* Task details
Identify each line holding the string "that" and copy it.
[start Material provided]
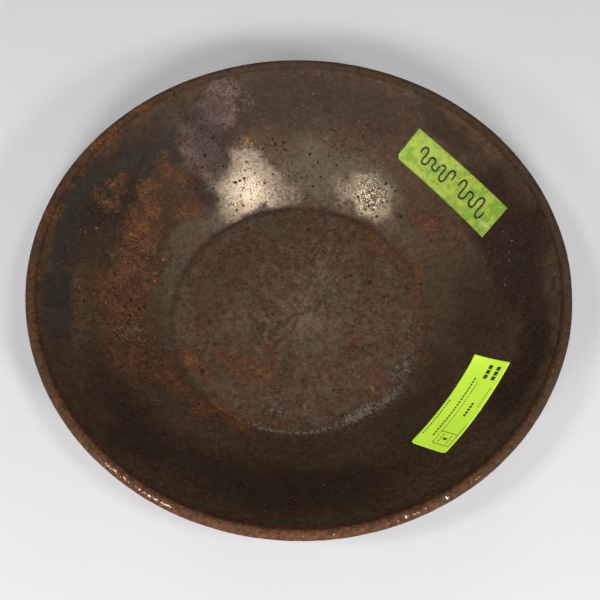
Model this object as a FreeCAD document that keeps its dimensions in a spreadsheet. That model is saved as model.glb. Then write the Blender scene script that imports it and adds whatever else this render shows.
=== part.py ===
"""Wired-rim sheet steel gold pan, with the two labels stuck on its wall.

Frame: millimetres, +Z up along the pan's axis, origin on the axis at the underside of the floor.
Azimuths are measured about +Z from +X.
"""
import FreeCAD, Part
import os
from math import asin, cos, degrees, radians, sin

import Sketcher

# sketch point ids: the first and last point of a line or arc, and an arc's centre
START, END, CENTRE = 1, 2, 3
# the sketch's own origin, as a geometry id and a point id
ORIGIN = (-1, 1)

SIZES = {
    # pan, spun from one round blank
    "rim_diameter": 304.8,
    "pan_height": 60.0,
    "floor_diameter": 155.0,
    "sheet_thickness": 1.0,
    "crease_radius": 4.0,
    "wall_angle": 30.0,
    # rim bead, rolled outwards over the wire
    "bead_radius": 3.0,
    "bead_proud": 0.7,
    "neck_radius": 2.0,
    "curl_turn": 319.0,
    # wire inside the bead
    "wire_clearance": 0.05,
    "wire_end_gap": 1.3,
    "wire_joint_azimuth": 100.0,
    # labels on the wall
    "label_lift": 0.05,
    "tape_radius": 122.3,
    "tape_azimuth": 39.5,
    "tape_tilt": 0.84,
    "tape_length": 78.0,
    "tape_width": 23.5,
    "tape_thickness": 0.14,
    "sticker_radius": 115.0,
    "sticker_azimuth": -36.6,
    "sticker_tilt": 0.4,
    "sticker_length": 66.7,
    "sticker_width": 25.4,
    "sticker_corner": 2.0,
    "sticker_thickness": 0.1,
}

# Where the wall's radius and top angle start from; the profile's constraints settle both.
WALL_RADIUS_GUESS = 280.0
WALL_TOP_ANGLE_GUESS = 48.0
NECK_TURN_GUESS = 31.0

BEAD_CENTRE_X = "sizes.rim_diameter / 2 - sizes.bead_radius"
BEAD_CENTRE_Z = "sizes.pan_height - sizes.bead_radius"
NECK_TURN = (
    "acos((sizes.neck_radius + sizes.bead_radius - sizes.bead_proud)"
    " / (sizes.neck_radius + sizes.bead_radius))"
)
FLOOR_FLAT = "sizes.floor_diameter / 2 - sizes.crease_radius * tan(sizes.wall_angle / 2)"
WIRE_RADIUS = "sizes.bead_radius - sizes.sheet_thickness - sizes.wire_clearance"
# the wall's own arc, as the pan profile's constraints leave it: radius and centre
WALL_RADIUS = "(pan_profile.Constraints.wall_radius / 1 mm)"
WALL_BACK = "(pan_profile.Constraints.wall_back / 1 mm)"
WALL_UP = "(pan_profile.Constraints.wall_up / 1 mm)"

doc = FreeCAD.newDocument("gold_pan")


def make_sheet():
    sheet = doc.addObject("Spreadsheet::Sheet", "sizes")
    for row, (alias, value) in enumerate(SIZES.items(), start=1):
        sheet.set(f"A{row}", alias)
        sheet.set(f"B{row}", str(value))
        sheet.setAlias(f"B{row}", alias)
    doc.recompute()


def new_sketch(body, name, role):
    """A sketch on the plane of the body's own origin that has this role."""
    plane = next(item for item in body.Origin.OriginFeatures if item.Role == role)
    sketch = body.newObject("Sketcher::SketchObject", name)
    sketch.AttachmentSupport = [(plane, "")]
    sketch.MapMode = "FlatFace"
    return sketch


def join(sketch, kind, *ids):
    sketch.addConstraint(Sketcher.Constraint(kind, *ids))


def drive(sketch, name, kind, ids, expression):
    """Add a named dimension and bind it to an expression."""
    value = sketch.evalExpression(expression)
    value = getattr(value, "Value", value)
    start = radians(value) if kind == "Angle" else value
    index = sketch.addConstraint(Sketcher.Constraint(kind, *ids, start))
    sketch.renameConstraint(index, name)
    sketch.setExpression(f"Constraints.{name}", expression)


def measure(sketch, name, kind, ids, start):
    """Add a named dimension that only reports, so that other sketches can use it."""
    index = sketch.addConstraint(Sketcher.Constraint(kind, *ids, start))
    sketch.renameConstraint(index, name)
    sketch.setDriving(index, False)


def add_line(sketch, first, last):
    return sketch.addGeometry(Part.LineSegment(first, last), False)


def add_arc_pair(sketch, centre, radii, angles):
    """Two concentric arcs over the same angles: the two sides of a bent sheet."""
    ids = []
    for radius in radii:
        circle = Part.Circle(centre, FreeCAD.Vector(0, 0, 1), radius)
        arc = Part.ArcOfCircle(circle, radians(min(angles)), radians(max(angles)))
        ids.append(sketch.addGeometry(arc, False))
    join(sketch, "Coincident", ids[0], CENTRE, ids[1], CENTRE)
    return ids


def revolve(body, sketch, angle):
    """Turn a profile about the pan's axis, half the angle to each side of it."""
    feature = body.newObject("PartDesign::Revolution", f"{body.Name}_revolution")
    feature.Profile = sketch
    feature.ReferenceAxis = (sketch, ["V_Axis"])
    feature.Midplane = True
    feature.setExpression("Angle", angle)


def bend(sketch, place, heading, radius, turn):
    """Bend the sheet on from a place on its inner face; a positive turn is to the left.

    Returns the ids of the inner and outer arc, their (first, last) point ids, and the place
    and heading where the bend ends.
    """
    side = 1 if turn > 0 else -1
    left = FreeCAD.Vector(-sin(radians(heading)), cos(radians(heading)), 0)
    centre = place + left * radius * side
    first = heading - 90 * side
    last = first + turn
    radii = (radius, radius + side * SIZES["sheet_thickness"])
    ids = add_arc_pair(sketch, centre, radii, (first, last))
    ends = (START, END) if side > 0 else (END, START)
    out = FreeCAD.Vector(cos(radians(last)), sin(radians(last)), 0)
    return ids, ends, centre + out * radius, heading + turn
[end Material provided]
* Task answer
Model this object as a FreeCAD document that keeps its dimensions in a spreadsheet. That model is saved as model.glb. Then write the Blender scene script that imports it and adds whatever else this render shows.
    """A sketch on the plane of the body's own origin that has this role."""
    """Add a named dimension that only reports, so that other sketches can use it."""